I got earful after earful about why characters were the way they were and why they made the decisions that they did and how high the stakes were and on and on and on. Yet rarely did any of it land with the emotional impact it was clearly being set up for.
Somehow, even with a three-hour runtime, Oppenheimer's motivations and obsession with quantum space and the cosmos still feel under-told. It leads to some puzzling moments where things just don't line up, like when his colleagues repeatedly compliment his "integrity" in the same breath as they comment on his multiple affairs with known married women. Or when his sense of morality only seems to come out in full force during the development of the hydrogen bomb in the decades after World War II.
To give credit where credit is do, we do see glimpses of Oppenheimer's remorse in the immediate wake of Hiroshima and Nagasaki. They're easily some of the most poignant moments in the movie, watching his psyche crack as horrific physical reminders of the atom bomb's destruction manifest in the world around him. Charred corpses appear among the crowd cheering him and his team for their part in the war effort. Yet because these moments are so few and far between, it feels shallow, Oppenheimer's character development unearned. A gesture to the torment the audience is expected to assume is eating away at Oppenheimer.
Godzilla used Hyper Beam. It's super effective.
On the other hand, "Godzilla Minus One" wrestles with these very same themes — regret, PTSD, reckoning with one's own legacy — with masterful storytelling that stabs straight to your heart. Not only did I cry watching it in theaters, I bawled — I'm talking sobbing, snot, the works.
That's not something I ever would have imagined I could say about seeing my first Godzilla movie. Having grown up watching anime, I was aware of Godzilla's cultural significance and vaguely remember learning that the franchise came out of post-war Japan. But until watching Godzilla Minus One, I hadn't fully grasped the kaiju's history as a metaphor for nuclear weapons.
Long-time producer Tomoyuki Tanaka, widely regarded as the franchise's creator, said in retrospect of the original 1954 Godzilla: "The theme of the film, from the beginning, was the terror of the bomb. Mankind had created the bomb, and now nature was going to take revenge on mankind."
In that same article, the film's composer Akira Ifukube sheds even more light on the parallels: "The Japanese had fought with all their spirit, but it was modern technology that defeated them. Godzilla is unaffected by modern technology. He is stronger than the weapons that brought Japan to its knees.”

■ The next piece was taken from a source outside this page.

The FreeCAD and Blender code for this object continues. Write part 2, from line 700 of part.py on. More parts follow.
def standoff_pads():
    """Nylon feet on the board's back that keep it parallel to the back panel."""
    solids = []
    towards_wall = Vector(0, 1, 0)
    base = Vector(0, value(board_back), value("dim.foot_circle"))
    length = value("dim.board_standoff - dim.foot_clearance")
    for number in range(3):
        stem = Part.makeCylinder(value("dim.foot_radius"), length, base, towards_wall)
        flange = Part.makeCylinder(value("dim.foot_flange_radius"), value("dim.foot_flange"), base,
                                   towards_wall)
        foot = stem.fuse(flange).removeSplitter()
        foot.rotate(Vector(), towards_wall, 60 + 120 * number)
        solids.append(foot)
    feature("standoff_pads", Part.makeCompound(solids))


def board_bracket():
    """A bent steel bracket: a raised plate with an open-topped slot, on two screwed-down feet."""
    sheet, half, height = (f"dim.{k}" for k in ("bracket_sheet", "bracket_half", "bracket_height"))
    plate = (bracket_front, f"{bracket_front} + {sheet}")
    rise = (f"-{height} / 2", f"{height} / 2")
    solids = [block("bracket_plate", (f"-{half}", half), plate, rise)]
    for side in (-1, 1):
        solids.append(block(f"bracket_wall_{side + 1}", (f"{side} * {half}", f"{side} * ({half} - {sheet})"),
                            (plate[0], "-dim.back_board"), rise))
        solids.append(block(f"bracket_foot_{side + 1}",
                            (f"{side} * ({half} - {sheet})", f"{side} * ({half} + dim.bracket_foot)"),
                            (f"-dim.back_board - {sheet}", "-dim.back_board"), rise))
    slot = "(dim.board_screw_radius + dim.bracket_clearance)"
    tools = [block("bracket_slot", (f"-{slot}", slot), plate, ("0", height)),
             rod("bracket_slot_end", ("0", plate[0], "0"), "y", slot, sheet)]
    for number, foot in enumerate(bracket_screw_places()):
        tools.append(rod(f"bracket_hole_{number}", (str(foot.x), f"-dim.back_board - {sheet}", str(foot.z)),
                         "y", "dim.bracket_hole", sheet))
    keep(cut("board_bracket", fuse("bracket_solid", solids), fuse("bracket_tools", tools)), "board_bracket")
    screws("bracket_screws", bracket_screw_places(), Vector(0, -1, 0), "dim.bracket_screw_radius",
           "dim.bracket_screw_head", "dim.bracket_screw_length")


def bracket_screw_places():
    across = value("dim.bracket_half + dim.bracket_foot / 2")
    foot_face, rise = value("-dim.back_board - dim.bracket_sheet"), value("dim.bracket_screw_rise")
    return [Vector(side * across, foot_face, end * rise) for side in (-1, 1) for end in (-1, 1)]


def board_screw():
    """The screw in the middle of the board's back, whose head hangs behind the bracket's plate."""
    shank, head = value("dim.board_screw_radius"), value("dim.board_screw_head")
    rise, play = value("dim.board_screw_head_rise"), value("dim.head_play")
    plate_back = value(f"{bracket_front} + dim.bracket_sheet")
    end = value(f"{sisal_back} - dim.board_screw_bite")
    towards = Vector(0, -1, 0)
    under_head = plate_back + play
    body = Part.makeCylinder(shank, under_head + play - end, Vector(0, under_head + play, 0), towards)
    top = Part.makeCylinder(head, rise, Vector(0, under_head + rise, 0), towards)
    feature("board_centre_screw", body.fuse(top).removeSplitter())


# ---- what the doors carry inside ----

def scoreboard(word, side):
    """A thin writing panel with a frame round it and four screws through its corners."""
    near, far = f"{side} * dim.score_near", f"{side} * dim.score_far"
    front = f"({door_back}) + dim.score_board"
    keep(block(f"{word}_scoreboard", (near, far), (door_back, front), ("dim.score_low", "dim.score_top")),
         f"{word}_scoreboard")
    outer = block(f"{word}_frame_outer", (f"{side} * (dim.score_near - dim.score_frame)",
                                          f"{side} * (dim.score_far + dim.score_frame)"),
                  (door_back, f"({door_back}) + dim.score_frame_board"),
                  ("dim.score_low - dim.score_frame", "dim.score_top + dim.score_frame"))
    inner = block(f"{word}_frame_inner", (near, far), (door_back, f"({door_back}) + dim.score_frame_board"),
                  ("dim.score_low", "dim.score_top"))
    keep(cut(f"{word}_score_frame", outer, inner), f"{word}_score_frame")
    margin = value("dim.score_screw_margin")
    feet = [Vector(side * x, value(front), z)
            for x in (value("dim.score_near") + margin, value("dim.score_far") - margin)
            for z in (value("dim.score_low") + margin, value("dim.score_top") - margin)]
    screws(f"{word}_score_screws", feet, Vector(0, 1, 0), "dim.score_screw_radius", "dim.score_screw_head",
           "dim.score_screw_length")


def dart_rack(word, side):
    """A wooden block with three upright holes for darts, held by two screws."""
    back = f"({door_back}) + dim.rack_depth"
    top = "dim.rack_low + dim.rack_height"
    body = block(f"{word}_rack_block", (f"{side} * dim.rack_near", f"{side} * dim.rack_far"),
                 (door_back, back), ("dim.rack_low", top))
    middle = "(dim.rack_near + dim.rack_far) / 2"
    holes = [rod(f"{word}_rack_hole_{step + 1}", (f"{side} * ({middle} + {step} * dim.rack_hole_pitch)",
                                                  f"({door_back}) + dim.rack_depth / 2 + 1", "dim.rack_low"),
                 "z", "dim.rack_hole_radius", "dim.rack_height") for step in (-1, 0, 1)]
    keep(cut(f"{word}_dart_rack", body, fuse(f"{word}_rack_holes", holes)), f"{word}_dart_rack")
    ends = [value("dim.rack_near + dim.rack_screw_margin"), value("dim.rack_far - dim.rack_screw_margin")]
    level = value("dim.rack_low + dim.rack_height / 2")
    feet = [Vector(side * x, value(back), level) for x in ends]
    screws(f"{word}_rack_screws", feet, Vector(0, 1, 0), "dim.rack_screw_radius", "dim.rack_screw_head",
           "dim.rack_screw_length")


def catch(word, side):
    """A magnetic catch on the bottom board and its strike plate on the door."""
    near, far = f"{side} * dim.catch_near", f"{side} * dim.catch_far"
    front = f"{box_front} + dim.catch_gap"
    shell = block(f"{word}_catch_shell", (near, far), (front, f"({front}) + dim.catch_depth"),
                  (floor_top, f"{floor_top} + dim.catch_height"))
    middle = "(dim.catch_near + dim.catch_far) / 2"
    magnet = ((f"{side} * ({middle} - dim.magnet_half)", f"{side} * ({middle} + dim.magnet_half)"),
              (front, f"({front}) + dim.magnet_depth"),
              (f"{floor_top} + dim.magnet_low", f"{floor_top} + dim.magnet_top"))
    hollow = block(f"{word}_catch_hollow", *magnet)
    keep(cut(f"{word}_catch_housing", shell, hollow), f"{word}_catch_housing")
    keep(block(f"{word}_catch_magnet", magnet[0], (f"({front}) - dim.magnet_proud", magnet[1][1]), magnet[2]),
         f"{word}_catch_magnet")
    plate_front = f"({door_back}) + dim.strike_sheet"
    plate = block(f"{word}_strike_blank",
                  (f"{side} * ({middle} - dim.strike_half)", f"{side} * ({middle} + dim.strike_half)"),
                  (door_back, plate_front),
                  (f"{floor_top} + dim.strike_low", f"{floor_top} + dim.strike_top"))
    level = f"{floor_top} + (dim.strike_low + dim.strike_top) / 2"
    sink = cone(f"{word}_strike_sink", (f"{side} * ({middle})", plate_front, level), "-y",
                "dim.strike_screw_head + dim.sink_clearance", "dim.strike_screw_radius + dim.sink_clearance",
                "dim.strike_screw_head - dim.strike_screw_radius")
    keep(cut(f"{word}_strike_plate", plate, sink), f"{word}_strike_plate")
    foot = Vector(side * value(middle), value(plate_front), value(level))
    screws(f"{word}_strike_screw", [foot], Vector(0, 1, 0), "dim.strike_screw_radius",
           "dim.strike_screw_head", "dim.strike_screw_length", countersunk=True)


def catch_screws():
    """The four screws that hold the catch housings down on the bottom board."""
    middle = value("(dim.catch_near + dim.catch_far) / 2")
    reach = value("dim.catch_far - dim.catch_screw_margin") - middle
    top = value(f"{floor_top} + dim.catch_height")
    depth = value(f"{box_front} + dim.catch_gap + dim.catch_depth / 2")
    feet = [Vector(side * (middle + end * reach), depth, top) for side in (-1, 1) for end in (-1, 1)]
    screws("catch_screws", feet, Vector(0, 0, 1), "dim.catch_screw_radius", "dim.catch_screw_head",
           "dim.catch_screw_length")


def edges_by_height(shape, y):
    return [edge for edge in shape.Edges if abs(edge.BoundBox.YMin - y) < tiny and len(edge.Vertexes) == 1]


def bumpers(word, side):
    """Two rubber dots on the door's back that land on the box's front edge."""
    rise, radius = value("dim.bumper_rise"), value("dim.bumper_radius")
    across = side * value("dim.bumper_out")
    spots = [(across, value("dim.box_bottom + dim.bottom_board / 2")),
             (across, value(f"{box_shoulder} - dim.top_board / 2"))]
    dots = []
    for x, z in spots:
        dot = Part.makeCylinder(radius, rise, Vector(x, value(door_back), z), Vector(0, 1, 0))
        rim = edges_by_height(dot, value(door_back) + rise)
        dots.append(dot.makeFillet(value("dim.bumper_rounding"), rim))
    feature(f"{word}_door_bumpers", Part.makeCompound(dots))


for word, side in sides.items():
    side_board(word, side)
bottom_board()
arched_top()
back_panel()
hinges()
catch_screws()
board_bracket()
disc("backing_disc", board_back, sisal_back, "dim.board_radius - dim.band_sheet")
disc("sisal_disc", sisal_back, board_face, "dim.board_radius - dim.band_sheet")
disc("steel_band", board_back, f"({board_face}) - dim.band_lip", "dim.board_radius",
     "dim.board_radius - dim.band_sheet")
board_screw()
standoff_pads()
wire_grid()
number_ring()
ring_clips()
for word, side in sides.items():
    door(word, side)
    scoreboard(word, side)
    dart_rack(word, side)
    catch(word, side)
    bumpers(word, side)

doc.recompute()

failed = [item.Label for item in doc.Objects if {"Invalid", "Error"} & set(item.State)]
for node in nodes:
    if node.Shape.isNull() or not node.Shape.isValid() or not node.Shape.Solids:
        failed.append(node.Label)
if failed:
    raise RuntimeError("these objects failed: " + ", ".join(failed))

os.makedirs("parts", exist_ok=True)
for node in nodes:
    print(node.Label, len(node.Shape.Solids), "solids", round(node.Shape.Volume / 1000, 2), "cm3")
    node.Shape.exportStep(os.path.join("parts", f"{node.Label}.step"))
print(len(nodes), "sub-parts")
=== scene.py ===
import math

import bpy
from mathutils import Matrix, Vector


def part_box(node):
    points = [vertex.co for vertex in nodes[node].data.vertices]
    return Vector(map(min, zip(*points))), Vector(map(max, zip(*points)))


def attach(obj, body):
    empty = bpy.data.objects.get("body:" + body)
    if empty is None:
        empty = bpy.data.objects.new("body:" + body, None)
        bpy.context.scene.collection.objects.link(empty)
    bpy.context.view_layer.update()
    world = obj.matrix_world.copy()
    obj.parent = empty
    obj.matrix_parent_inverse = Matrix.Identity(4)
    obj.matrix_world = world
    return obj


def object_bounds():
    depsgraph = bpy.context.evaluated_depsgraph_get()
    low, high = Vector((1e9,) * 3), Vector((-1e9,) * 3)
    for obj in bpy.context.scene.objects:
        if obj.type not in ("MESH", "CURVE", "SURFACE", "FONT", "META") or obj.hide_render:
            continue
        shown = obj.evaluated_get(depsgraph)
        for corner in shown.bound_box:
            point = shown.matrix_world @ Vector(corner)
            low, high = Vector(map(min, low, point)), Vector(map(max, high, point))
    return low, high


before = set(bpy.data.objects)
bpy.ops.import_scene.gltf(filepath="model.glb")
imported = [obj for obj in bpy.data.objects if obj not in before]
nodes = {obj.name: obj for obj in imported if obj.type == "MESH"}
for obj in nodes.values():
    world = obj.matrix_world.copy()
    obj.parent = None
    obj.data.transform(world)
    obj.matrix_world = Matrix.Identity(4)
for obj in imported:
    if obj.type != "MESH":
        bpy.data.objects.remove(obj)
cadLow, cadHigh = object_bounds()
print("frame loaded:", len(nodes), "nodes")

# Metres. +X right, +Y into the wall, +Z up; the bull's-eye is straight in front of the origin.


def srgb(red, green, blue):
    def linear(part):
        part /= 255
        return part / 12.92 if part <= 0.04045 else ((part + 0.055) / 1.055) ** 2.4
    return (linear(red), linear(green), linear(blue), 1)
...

"Godzilla Minus One" lays bare the original titan's brilliance — and does so with such a heart-wrenchingly powerful message of hope about humanity that you can't help but feel moved by it. Written and directed by acclaimed CG animator and VFX artist Takashi Yamazaki, it's set during the very tail end of World War II after the nuclear bombings of Hiroshima and Nagasaki. It follows Kōichi Shikishima (Ryunosuke Kamiki), a kamikaze pilot who hesitates in his mission by detouring to a maintenance stop on Odo Island. He has no way of knowing that Japan's surrender is on the horizon. But after one fateful encounter with a reptilian behemoth that stomps ashore and wreaks havoc, what he does know is that the life he’s known has come to an end.
Without giving too much else away, "Godzilla Minus One" sums itself up in a single quote: "My war isn't over yet." It's the kind of line that, seeing it now without context, almost sounds cheesy. Like if I'd read it quoted in an article, I would have rolled my eyes at it. Yet it lands with more emotional oomph than anything I saw in "Oppenheimer" by a mile.
Two peas in a kaiju-size pod
I'm sure the argument could be made that, as a biopic, "Oppenheimer" shouldn't even be compared to a purely fictional movie, as it's limited by the canon of the reality it's based on. To that, I'd argue two points.
The first is that any movie or show "inspired by real events" is going to take some creative liberties; Nolan's is no exception, and regardless, my complaints didn't stem from the subject matter to begin with. If anything, that was one thing "Oppenheimer" had in its favor, as I enjoy learning about the nuclear arms race and it features heavily in some of my favorite media elsewhere like Fallout and Max's Chernobyl.
The second is that, while obviously, I don't have much to compare to, for a Godzilla movie, the titular kaiju ate up surprisingly little screen time. The emotional core of Godzilla Minus One (and the majority of its runtime) is built around its characters, their struggles, and the shared trauma that nonetheless threatens to tear them apart. So comparing the two on the grounds of storytelling is more than fair as far as I'm concerned. They share similar themes, story beats and character arcs — and I don't think even a kaiju rampaging through Los Alamos could have improved my opinion of "Oppenheimer."